I know what the future holds, by glimpses, indeed. Some don’t like that some can know. One can’t know…, blah blah. But that’s a different story. The question presenting itself here is about the identity. What kind of response was “down below”. I kept wondering about it from time to time that morning. “Down below”, was the thinking – I felt a pressure point there. Then, the memory of the pressure points on the left and on the right collar bone unexpectedly came to me, but, the bottom pressure point was made aware only until it was touched, and therefore, there was a mass of energy in the shape of a triangle. It was the Shield of the Trinity showing itself up again. It didn’t take me long to realize the relationship between The Shield of the Trinity and the sum of hundredths of consecutive non-physical experiences built one after the other. I suppose that after one penetrates the non-physical domains as frequently and as easily as going to the supermarket, with the intent to learn, grow and truly understand, without preconceived whatevers, the alleged order and disorder of many things, simultaneously, finds a way to be conceived; or so it appears to me. 1436 & 1438 are the follow-ups and will be expanded separately.
I should state that I’m not a philosopher or a theologian for those that need that.
A bit of history on the Shield of the Trinity: https://en.wikipedia.org/wiki/Shield_of_the_Trinity
Analysis by Dale Tuggy, a professor of History and Religious studies: http://trinities.org/blog/archives/15
"The Son is God"
"The Holy Spirit is God"
"God is the Father"
"God is the Son"
"God is the Holy Spirit"
"The Father is not the Son"
"The Father is not the Holy Spirit"
"The Son is not the Father"
"The Son is not the Holy Spirit"
"The Holy Spirit is not the Father"
"The Holy Spirit is not the Son"
A proposition obtained by another proposition by conversion:
A phone is not a phone; it is a communication device. A computer router is not a router; it is a connection device. A house is not a house; it is a place that protects. An illusion is not an illusion; it is a game. The astral body is not the astral body; it is a medium of expression. Language is not language; it is communication with Form. The subtle body is not the subtle body; it is the way to make sense and understand. A deity is not a deity; it is prevailing awareness. And so it goes something like that, expect revisions. A Form that is a Body, Label or Object, by itself does not have an intrinsic meaning or a value system, but is I often created whimsically as an approximation and thus the energetic distortions rooted in the misunderstood incongruences of Being, Form and Expression show themselves. They lead to adversity.

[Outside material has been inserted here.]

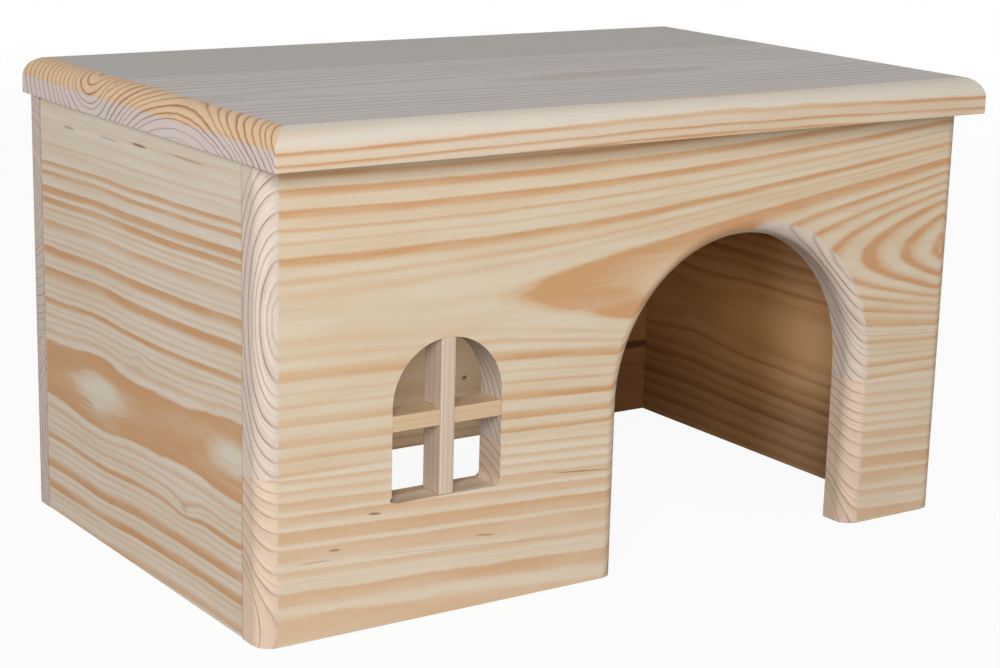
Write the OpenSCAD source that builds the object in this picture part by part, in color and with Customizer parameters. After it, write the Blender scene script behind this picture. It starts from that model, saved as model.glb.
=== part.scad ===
// Flat-roofed wooden house for hamsters, glued up from pine boards.
// X runs along the front, Y from the front to the back, Z up.
// The origin is the middle of the footprint, on the ground. Millimetres.

/* [Roof board] */
// Width of the roof, end to end
roof_w = 280; // [240:1:340]
// Depth of the roof, front edge to back edge
roof_d = 180; // [150:1:230]
// Thickness of the roof
roof_t = 12.5; // [11:0.5:20]
// Radius of the rounded top edge of the roof
roof_edge_r = 7; // [2:0.5:10]
// Width of the front one of the two staves that the roof is glued from
roof_front_stave_w = 112; // [90:1:125]

/* [Walls] */
// Height of the house, ground to roof top
house_h = 159; // [145:1:200]
// Thickness of the wall boards
board_t = 12; // [10:0.5:16]
// How far the roof stands out over the front panel
front_overhang = 10; // [0:0.5:20]
// How far the roof stands out over the wall at each end
end_overhang = 1; // [0:0.5:10]
// How far the side panels lie back from the ends of the long panels
side_inset = 0.4; // [0:0.1:2]
// Radius of the upright outer corners of the long panels
corner_r = 6; // [1:0.5:8]
// Height of the lower stave of the front panel
front_lower_stave_h = 53; // [45:1:60]
// Height of the lower stave of the back panel
back_lower_stave_h = 62; // [45:1:90]

/* [Door] */
// Width of the door
door_w = 102.5; // [80:0.5:110]
// Height of the door at the top of its arch
door_h = 110; // [90:1:116]
// Width of the pier between the door and the right end of the front panel
pier_w = 43; // [30:1:50]
// Radius of the rounded front edge round the door
door_edge_r = 6; // [1:0.5:8]

/* [Window] */
// Width of the window
window_w = 40; // [30:1:50]
// Height of the window at the top of its arch
window_h = 50.5; // [40:0.5:60]
// Height of the window sill above the ground
sill_h = 39; // [34:1:44]
// Width of the front panel left of the window
window_margin = 45; // [25:1:50]
// Radius of the two lower corners of the window
sill_corner_r = 2; // [0.5:0.5:5]
// Width of the window bars, seen from the front
bar_w = 5.2; // [3:0.1:8]
// Depth of the window bars, front to back
bar_depth = 10; // [6:0.5:10]

/* [Dowels] */
// Diameter of the hidden dowels
dowel_d = 6; // [4:0.5:7]
// Length of a dowel
dowel_l = 20; // [14:1:26]
// Length of a dowel that sits in the face of a panel or of the roof
dowel_bite = 8; // [4:0.5:8.5]
// Chamfer at each end of a dowel
dowel_chamfer = 0.8; // [0.2:0.1:1.5]
// Radial clearance of a dowel in its bore
dowel_clearance = 0.05; // [0.02:0.01:0.1]
// Glue space left past each end of a dowel
glue_space = 0.5; // [0.2:0.1:1]
// Distance of the corner dowels from the lower and upper edges of the walls
corner_dowel_inset = 28; // [20:1:36]
// Distance of the roof dowels from the ends of each edge that they join
roof_dowel_inset = 32; // [24:1:40]

/* [Hidden] */
$fn = 96;
// How far a cutting shape reaches past the board that it cuts
cut = 1;

PINE = [0.87, 0.77, 0.62];
PINE_WARM = [0.86, 0.73, 0.56];
PINE_PALE = [0.88, 0.80, 0.67];
BEECH = [0.80, 0.66, 0.50];

wall_w = roof_w - 2 * end_overhang;
wall_h = house_h - roof_t;
front_y = -roof_d / 2 + front_overhang;
back_y = roof_d / 2;
front_inner_y = front_y + board_t;
back_inner_y = back_y - board_t;
side_outer_x = wall_w / 2 - side_inset;
side_mid_x = side_outer_x - board_t / 2;
side_l = back_inner_y - front_inner_y;
roof_glue_y = -roof_d / 2 + roof_front_stave_w;

door_x = wall_w / 2 - pier_w - door_w / 2;
door_spring_z = door_h - door_w / 2;
window_x = -wall_w / 2 + window_margin + window_w / 2;
window_spring_h = window_h - window_w / 2;
crossbar_z = sill_h + window_h / 2;
lap = bar_depth / 2;

// Dowel places. The corner dowels lie along Y, the roof dowels stand along Z.
corner_dowel_z = [corner_dowel_inset, wall_h - corner_dowel_inset];
panel_dowel_x = wall_w / 2 - roof_dowel_inset;
side_dowel_y = [front_inner_y + roof_dowel_inset, back_inner_y - roof_dowel_inset];

// ---- shapes that repeat ----

// Waste outside a rounded edge. The edge lies at the origin, the wood in +x and +y.
module edge_waste(r) {
    difference() {
        translate([-cut, -cut]) square(r + cut);
        translate([r, r]) circle(r = r);
    }
}

// One dowel along +Z, with its joint plane at z = 0 and its bite below that plane.
module dowel() {
    r = dowel_d / 2;
    translate([0, 0, -dowel_bite])
        rotate_extrude()
            polygon([
                [0, 0], [r - dowel_chamfer, 0], [r, dowel_chamfer],
                [r, dowel_l - dowel_chamfer], [r - dowel_chamfer, dowel_l], [0, dowel_l]
            ]);
}

// The bore that a dowel sits in, with the glue space at both ends.
module dowel_bore() {
    translate([0, 0, -dowel_bite - glue_space])
        cylinder(d = dowel_d + 2 * dowel_clearance, h = dowel_l + 2 * glue_space);
}

// Puts its child at each corner dowel. side is -1 at the left and 1 at the right.
module at_front_corner(side) {
    for (z = corner_dowel_z)
        translate([side * side_mid_x, front_inner_y, z]) rotate([-90, 0, 0]) children();
}

module at_back_corner(side) {
    for (z = corner_dowel_z)
        translate([side * side_mid_x, back_inner_y, z]) rotate([90, 0, 0]) children();
}

// Puts its child at each roof dowel, which bites upwards into the roof.
module at_roof_joint() {
    for (side = [-1, 1]) {
        for (y = [front_y + board_t / 2, back_y - board_t / 2])
            translate([side * panel_dowel_x, y, wall_h]) mirror([0, 0, 1]) children();
        for (y = side_dowel_y)
            translate([side * side_mid_x, y, wall_h]) mirror([0, 0, 1]) children();
    }
}

// ---- roof ----

// The whole roof board, with a quarter round along all four top edges.
// The rounds meet in a sharp mitre at each corner.
module roof_board() {
    difference() {
        translate([-roof_w / 2, -roof_d / 2, wall_h]) cube([roof_w, roof_d, roof_t]);
        for (side = [0, 1]) {
            mirror([0, side, 0])
                translate([-roof_w / 2 - cut, -roof_d / 2, house_h])
                    rotate([90, 0, 90])
                        linear_extrude(roof_w + 2 * cut)
                            mirror([0, 1]) edge_waste(roof_edge_r);
            mirror([side, 0, 0])
                translate([-roof_w / 2, roof_d / 2 + cut, house_h])
                    rotate([90, 0, 0])
                        linear_extrude(roof_d + 2 * cut)
                            mirror([0, 1]) edge_waste(roof_edge_r);
        }
        at_roof_joint() dowel_bore();
    }
}

module roof_front_stave() {
    color(PINE)
        intersection() {
            roof_board();
            translate([-roof_w / 2, -roof_d / 2, wall_h])
                cube([roof_w, roof_front_stave_w, roof_t]);
        }
}

module roof_rear_stave() {
    color(PINE_WARM)
        intersection() {
            roof_board();
            translate([-roof_w / 2, roof_glue_y, wall_h])
                cube([roof_w, roof_d - roof_front_stave_w, roof_t]);
        }
}

// ---- front panel ----

// The arched door, with the rounded front edge that runs up both jambs and over the arch.
module door_opening() {
    translate([door_x, front_y, 0]) {
        translate([-door_w / 2, -cut, -cut])
            cube([door_w, board_t + 2 * cut, door_spring_z + cut]);
        translate([0, -cut, door_spring_z])
            rotate([-90, 0, 0]) cylinder(d = door_w, h = board_t + 2 * cut);
        for (side = [0, 1])
            mirror([side, 0, 0])
                translate([door_w / 2, 0, -cut])
                    linear_extrude(door_spring_z + cut) edge_waste(door_edge_r);
        translate([0, 0, door_spring_z])
            rotate([-90, 0, 0])
                rotate_extrude() translate([door_w / 2, 0]) edge_waste(door_edge_r);
    }
}

// Outline of the window: x across from its middle, y up from its sill.
module window_outline() {
    translate([0, window_spring_h]) circle(d = window_w);
    translate([-window_w / 2, sill_corner_r])
        square([window_w, window_spring_h - sill_corner_r]);
    translate([-window_w / 2 + sill_corner_r, 0])
        square([window_w - 2 * sill_corner_r, window_spring_h]);
    for (side = [-1, 1])
        translate([side * (window_w / 2 - sill_corner_r), sill_corner_r])
            circle(r = sill_corner_r);
}

// The window's outline as a solid, from near_y towards the back.
module window_block(near_y, depth) {
    translate([window_x, near_y + depth, sill_h])
        rotate([90, 0, 0]) linear_extrude(depth) window_outline();
}

module front_panel() {
    difference() {
        translate([-wall_w / 2, front_y, 0]) cube([wall_w, board_t, wall_h]);
        for (side = [0, 1])
            mirror([side, 0, 0])
                translate([-wall_w / 2, front_y, -cut])
                    linear_extrude(wall_h + 2 * cut) edge_waste(corner_r);
        door_opening();
        window_block(front_y - cut, board_t + 2 * cut);
        for (side = [-1, 1]) at_front_corner(side) dowel_bore();
        at_roof_joint() dowel_bore();
    }
}

module front_upper_stave() {
    color(PINE)
        intersection() {
            front_panel();
            translate([-wall_w / 2, front_y, front_lower_stave_h])
                cube([wall_w, board_t, wall_h - front_lower_stave_h]);
        }
}

// The door parts the lower stave into a long piece and the foot of the right pier.
module front_lower_left_stave() {
    color(PINE_WARM)
        intersection() {
            front_panel();
            translate([-wall_w / 2, front_y, 0])
                cube([door_x + wall_w / 2, board_t, front_lower_stave_h]);
        }
}

module front_lower_right_stave() {
    color(PINE_WARM)
        intersection() {
            front_panel();
            translate([door_x, front_y, 0])
                cube([wall_w / 2 - door_x, board_t, front_lower_stave_h]);
        }
}

// ---- back and sides ----

module back_panel() {
    difference() {
        translate([-wall_w / 2, back_inner_y, 0]) cube([wall_w, board_t, wall_h]);
        for (side = [0, 1])
            mirror([side, 0, 0])
                translate([-wall_w / 2, back_y, -cut])
                    linear_extrude(wall_h + 2 * cut) mirror([0, 1]) edge_waste(corner_r);
        for (side = [-1, 1]) at_back_corner(side) dowel_bore();
        at_roof_joint() dowel_bore();
    }
}

module back_upper_stave() {
    color(PINE)
        intersection() {
            back_panel();
            translate([-wall_w / 2, back_inner_y, back_lower_stave_h])
                cube([wall_w, board_t, wall_h - back_lower_stave_h]);
        }
}

module back_lower_stave() {
    color(PINE_WARM)
        intersection() {
            back_panel();
            translate([-wall_w / 2, back_inner_y, 0])
                cube([wall_w, board_t, back_lower_stave_h]);
        }
}

// A side panel fits between the long panels. side is -1 at the left and 1 at the right.
module side_panel(side) {
    difference() {
        translate([side * side_mid_x - board_t / 2, front_inner_y, 0])
            cube([board_t, side_l, wall_h]);
        at_front_corner(side) dowel_bore();
        at_back_corner(side) dowel_bore();
        at_roof_joint() dowel_bore();
    }
}

module left_side_panel() {
    color(PINE_PALE) side_panel(-1);
}

module right_side_panel() {
    color(PINE_PALE) side_panel(1);
}

// ---- window bars, halved into each other where they cross ----

module window_upright() {
    color(PINE_PALE)
        difference() {
            intersection() {
                window_block(front_y, bar_depth);
                translate([window_x - bar_w / 2, front_y, sill_h])
                    cube([bar_w, bar_depth, window_h]);
            }
            translate([window_x - bar_w / 2 - cut, front_y + lap, crossbar_z - bar_w / 2])
                cube([bar_w + 2 * cut, bar_depth - lap + cut, bar_w]);
        }
}

module window_crossbar() {
    color(PINE_PALE)
        difference() {
            intersection() {
                window_block(front_y, bar_depth);
                translate([window_x - window_w / 2, front_y, crossbar_z - bar_w / 2])
                    cube([window_w, bar_depth, bar_w]);
            }
            translate([window_x - bar_w / 2, front_y - cut, crossbar_z - bar_w / 2 - cut])
                cube([bar_w, lap + cut, bar_w + 2 * cut]);
        }
}

// ---- hidden dowels ----

module roof_dowels() {
    color(BEECH) at_roof_joint() dowel();
}

module front_left_dowels() {
    color(BEECH) at_front_corner(-1) dowel();
}

module front_right_dowels() {
    color(BEECH) at_front_corner(1) dowel();
}

module back_left_dowels() {
    color(BEECH) at_back_corner(-1) dowel();
}

module back_right_dowels() {
    color(BEECH) at_back_corner(1) dowel();
}

roof_front_stave();
roof_rear_stave();
front_upper_stave();
front_lower_left_stave();
front_lower_right_stave();
back_upper_stave();
back_lower_stave();
left_side_panel();
right_side_panel();
window_upright();
window_crossbar();
roof_dowels();
front_left_dowels();
front_right_dowels();
back_left_dowels();
back_right_dowels();
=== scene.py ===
"""Looks of the wooden hamster house: pine boards with their growth rings, eased edges and studio.

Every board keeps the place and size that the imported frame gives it. Its wood is a solid
pattern of growth rings round the pith of the log that the board was sawn from, so the bands
on a face, the arcs on the end grain and the lines inside the doorway belong together.
Lengths in the wood classes are millimetres; meshes, lamps and the camera are in metres.
"""

from __future__ import annotations

import logging
import math
from dataclasses import dataclass, replace
from enum import Enum

import bmesh
import bpy
import numpy as np
from mathutils import Matrix, Vector


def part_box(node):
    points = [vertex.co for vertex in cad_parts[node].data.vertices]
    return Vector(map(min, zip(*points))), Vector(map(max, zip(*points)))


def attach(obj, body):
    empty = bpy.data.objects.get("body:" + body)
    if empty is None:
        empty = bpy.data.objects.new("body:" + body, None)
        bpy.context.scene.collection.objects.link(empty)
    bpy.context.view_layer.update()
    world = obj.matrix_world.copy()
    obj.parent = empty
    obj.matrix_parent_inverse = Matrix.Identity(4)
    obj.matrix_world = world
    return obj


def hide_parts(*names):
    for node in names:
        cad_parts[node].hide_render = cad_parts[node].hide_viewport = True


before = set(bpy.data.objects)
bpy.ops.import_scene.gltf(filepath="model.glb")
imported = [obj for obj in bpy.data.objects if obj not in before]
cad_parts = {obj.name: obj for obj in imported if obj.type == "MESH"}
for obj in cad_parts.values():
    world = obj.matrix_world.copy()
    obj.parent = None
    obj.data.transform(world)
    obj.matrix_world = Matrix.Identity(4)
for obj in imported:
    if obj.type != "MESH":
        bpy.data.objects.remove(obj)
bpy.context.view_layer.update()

Span = tuple[float, float]
Point = tuple[float, float, float]
Paint = tuple[float, float, float, float]
Screen = tuple[int, int, int]

MM = 0.001
BODY = "root"
log = logging.getLogger("hamster_house")


# ---------------------------------------------------------------- shader maths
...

The Father is ‘being’, the Son is the ‘Form’, and the Holy Spirit is the ‘expression’.
The same sole energy changes form according to the expression of its function or purpose. In my undeveloped awareness this statement can be made to settle some alleged inconsistencies; or so it appears to me.
Paradoxically, in the spirit world the logic is crystal as it conveys the meaning of expression and thus the True Form (And Other Than Form) will be glimpsed –persistent energy that distorts can therefore be re-encoded and processed anew; psychic perception skyrockets; the Energy that binds can be released; the Form (body) that binds can be released; and analogous to temperature range, the same sole (single) Energy can change Form according to the expression of its function; a new state emerges. Up they go if not curved upwards. Receptive readers ought to do this inversely and figure the bearings to the lower states of expression. It is a predictive discourse, and thus it can be made to be useful if confronted. For instance, and I hope to make this a bit more clear with 1325 & 1341. What could be the purgatory and samsara like states: a dimension that is a state in proximity with a membrane, which is a boundary with a repelling force, cannot exist ‘autonomously’ within the agency that governs the ultimate expression of being –the organizing forces that govern the universe. This last statement almost doesn’t make the edit because every sentence must pass a threshold of at least 85% correctness (due to language approximates) from direct experience. But today on 1438, it was shown to be on the right track and therefore valid. Some would rather have it all spell out: what is the meaning of this Jettins? What’s it for? What does it do? Ok, got it. I’ll get to it.
I had the clear knowing that placing the hands together, the wrists, just above the navel, at the base of the triangle, the ‘expression’ of the Holy Spirit if you will, was somehow the right place. I then found this picture below in Wikipedia common website:
Earliest attested version of the diagram, from a manuscript of Peter of Poitiers' writings, c. 1210
I made a search for the word “triangle” in the logs. The only result was #1340. The discovery gave me the chills because it is uncannily similar to the idea about the “partnership in being” expanded on this post after the fact. So maybe the presence, the voice, in the overall, has a valid point that is precise, and in some mysterious way also combined, lol. The answer to the questions is in the awareness of the past.